Clay Shirky via Lucy Bernholz:

Clay Shirky answers the question of “What will change everything?” with “coordinated voluntary participation.”…philanthropy – the long tail that provides the bulk of the private resources for public good – is all about “coordinated voluntary participation.”

I wonder about this. One of my themes on this blog has been the relationship – you could say the tension – between philanthropy and democracy. What relationship does philanthropy have to the fundamental tension between markets and democracy? That kind of thing.

It’s difficult to think about markets objectively because market-based thinking is so much a part of our lives and language (we “invest” in friendships, etc.). But aren’t they a form of coordinated voluntary participation? The invisible hand, etc.?
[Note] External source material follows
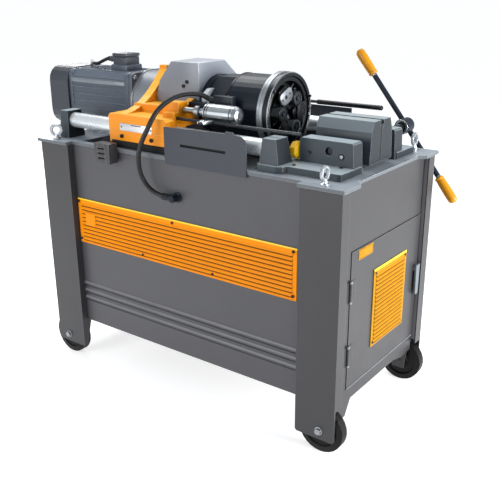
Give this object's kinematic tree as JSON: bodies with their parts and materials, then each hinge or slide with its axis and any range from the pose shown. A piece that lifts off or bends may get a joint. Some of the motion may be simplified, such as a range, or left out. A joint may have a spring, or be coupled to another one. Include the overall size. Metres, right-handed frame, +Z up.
{
  "type": "bar threading machine",
  "caption": "Wheeled bar and pipe threading machine: motor, gearbox and turning head on a sliding carriage, a screw vise with a two-armed lever and a louvred cabinet.",
  "frame": {"origin": "middle of the outer box at floor level", "axes": "+X from the motor to the vise, +Y towards the operator's side, +Z up"},
  "size_m": [1.4292, 0.6664, 1.1008],
  "materials": {
    "cabinet_grey": "semi-gloss dark grey enamel",
    "table_grey": "satin light grey enamel",
    "dark_grey": "semi-gloss charcoal enamel",
    "casing_grey": "satin blue-grey enamel",
    "orange_paint": "gloss orange-yellow enamel",
    "black_enamel": "gloss black enamel",
    "cast_grey": "painted grey casting with machined faces",
    "ground_steel": "ground and hard chromed",
    "machined_steel": "turned steel, lightly oiled",
    "zinc_plate": "bright zinc plate",
    "wheel_rubber": "hard black rubber tyre on a nylon hub",
    "hose_black": "smooth black rubber",
    "grip_orange": "moulded orange grip",
    "button_green": "gloss",
    "button_red": "gloss"
  },
  "bodies": {
    "root": {"post_front_left": "cabinet_grey", "post_front_right": "cabinet_grey", "post_rear_left": "cabinet_grey", "post_rear_right": "cabinet_grey", "front_panel": "cabinet_grey", "rear_panel": "cabinet_grey", "left_panel": "cabinet_grey", "right_panel": "cabinet_grey", "floor_pan": "cabinet_grey", "table_top": "table_grey", "front_louvre": "orange_paint", "coolant_tank": "dark_grey", "coolant_pump": "black_enamel", "hinge_upper": "zinc_plate", "hinge_lower": "zinc_plate", "lifting_eye_front_left": "zinc_plate", "lifting_eye_front_right": "zinc_plate", "lifting_eye_rear_left": "zinc_plate", "lifting_eye_rear_right": "zinc_plate", "guide_bar_front": "ground_steel", "guide_bar_rear": "ground_steel", "bar_block_front": "dark_grey", "bar_block_rear": "dark_grey", "feed_rack": "machined_steel", "vise_base": "cast_grey", "front_guard": "dark_grey", "rear_guard": "dark_grey", "switch_box": "dark_grey", "hose_elbow": "zinc_plate", "control_box": "dark_grey"},
    "carriage": {"saddle": "orange_paint", "bearing_cap_front": "orange_paint", "bearing_cap_rear": "orange_paint", "gearbox": "casing_grey", "motor": "cabinet_grey", "fan_cover": "cabinet_grey", "front_stop_rod": "machined_steel", "rear_stop_rod": "black_enamel", "reset_barrel": "machined_steel", "coolant_hose": "hose_black", "motor_cable": "hose_black"},
    "head": {"head_drum": "black_enamel", "head_ring": "machined_steel", "roller_cage": "machined_steel"},
    "feed_capstan": {"feed_wheel": "black_enamel"},
    "vise_spindle": {"vise_screw": "machined_steel", "vise_lever": "black_enamel", "grip_upper": "grip_orange", "grip_lower": "grip_orange"},
    "front_jaw": {"jaw_front": "cast_grey"},
    "rear_jaw": {"jaw_rear": "cast_grey"},
    "cabinet_door": {"door": "cabinet_grey", "door_louvre": "orange_paint"},
    "latch": {"door_latch": "zinc_plate"},
    "start_push": {"start_button": "button_green"},
    "stop_push": {"stop_button": "button_red"},
    "castor_front_left": {"wheel_front_left": "wheel_rubber"},
    "castor_front_right": {"wheel_front_right": "wheel_rubber"},
    "castor_rear_left": {"wheel_rear_left": "wheel_rubber"},
    "castor_rear_right": {"wheel_rear_right": "wheel_rubber"}
  },
  "joints": [
    {"name": "carriage_slide", "type": "slide", "parent": "root", "child": "carriage", "axis": [1, 0, 0], "range_m": [-0.15, 0.085], "deforming": ["coolant_hose", "motor_cable"]},
    {"name": "head_spin", "type": "hinge", "parent": "carriage", "child": "head", "pos_m": [0.15343, -0.0235, 0.927], "axis": [1, 0, 0], "continuous": true},
    {"name": "feed_wheel_turn", "type": "hinge", "parent": "carriage", "child": "feed_capstan", "pos_m": [-0.11657, 0.2945, 0.862], "axis": [0, 1, 0], "range_deg": [-360, 204]},
    {"name": "vise_screw_turn", "type": "hinge", "parent": "root", "child": "vise_spindle", "pos_m": [0.51843, 0.1765, 0.863], "axis": [0, 1, 0], "range_deg": [0, 1800]},
    {"name": "jaw_front_slide", "type": "slide", "parent": "root", "child": "front_jaw", "axis": [0, -1, 0], "range_m": [0, 0.0301]},
    {"name": "jaw_rear_slide", "type": "slide", "parent": "root", "child": "rear_jaw", "axis": [0, 1, 0], "range_m": [0, 0.0301]},
    {"name": "door_swing", "type": "hinge", "parent": "root", "child": "cabinet_door", "pos_m": [0.63393, -0.228, 0.39], "axis": [0, 0, -1], "range_deg": [0, 110]},
    {"name": "latch_turn", "type": "hinge", "parent": "cabinet_door", "child": "latch", "pos_m": [0.63043, 0.2045, 0.43], "axis": [-1, 0, 0], "range_deg": [0, 90]},
    {"name": "start_button_press", "type": "slide", "parent": "root", "child": "start_push", "axis": [0, -1, 0], "range_m": [0, 0.003], "stiffness_N_per_m": 400, "springref_m": -0.002},
    {"name": "stop_button_press", "type": "slide", "parent": "root", "child": "stop_push", "axis": [0, -1, 0], "range_m": [0, 0.003], "stiffness_N_per_m": 400, "springref_m": -0.002},
    {"name": "wheel_spin_front_left", "type": "hinge", "parent": "root", "child": "castor_front_left", "pos_m": [-0.48757, -0.288, 0.0735], "axis": [0, 1, 0], "continuous": true},
    {"name": "wheel_spin_front_right", "type": "hinge", "parent": "root", "child": "castor_front_right", "pos_m": [0.59443, -0.288, 0.0735], "axis": [0, 1, 0], "continuous": true},
    {"name": "wheel_spin_rear_left", "type": "hinge", "parent": "root", "child": "castor_rear_left", "pos_m": [-0.48757, 0.241, 0.0735], "axis": [0, 1, 0], "continuous": true},
    {"name": "wheel_spin_rear_right", "type": "hinge", "parent": "root", "child": "castor_rear_right", "pos_m": [0.59443, 0.241, 0.0735], "axis": [0, 1, 0], "continuous": true}
  ],
  "couplings": [
    {"joint": "feed_wheel_turn", "follows": "carriage_slide", "rad_per_m": 41.667},
    {"joint": "jaw_front_slide", "follows": "vise_screw_turn", "m_per_rad": 0.000955},
    {"joint": "jaw_rear_slide", "follows": "vise_screw_turn", "m_per_rad": 0.000955}
  ]
}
And I think one of the more frustrating things for nonprofits who are the recipients of philanthropic capital is precisely the lack of coordination among the voluntary participants. There has to be a better way between total Soviet-style centralization and total US-style decentralization. Maybe it’s social-capital exchanges, but I find it kind of depressing that markets end up being the venue in which coordination happens. They’re intentional at the micro level and unintentional at the macro level. That’s not really coordination, if we understand coordination as an intentional act. It’s lucky coincidence. Maybe predictably lucky, but fundamentally not intentional.

And so much of what we do in philanthropy is about intentionality: make a difference, choose to give, etc. I remain unsatisfied with the idea of unintentional coordination via markets and exchanges when we’re talking about the production and dissemination of social goods….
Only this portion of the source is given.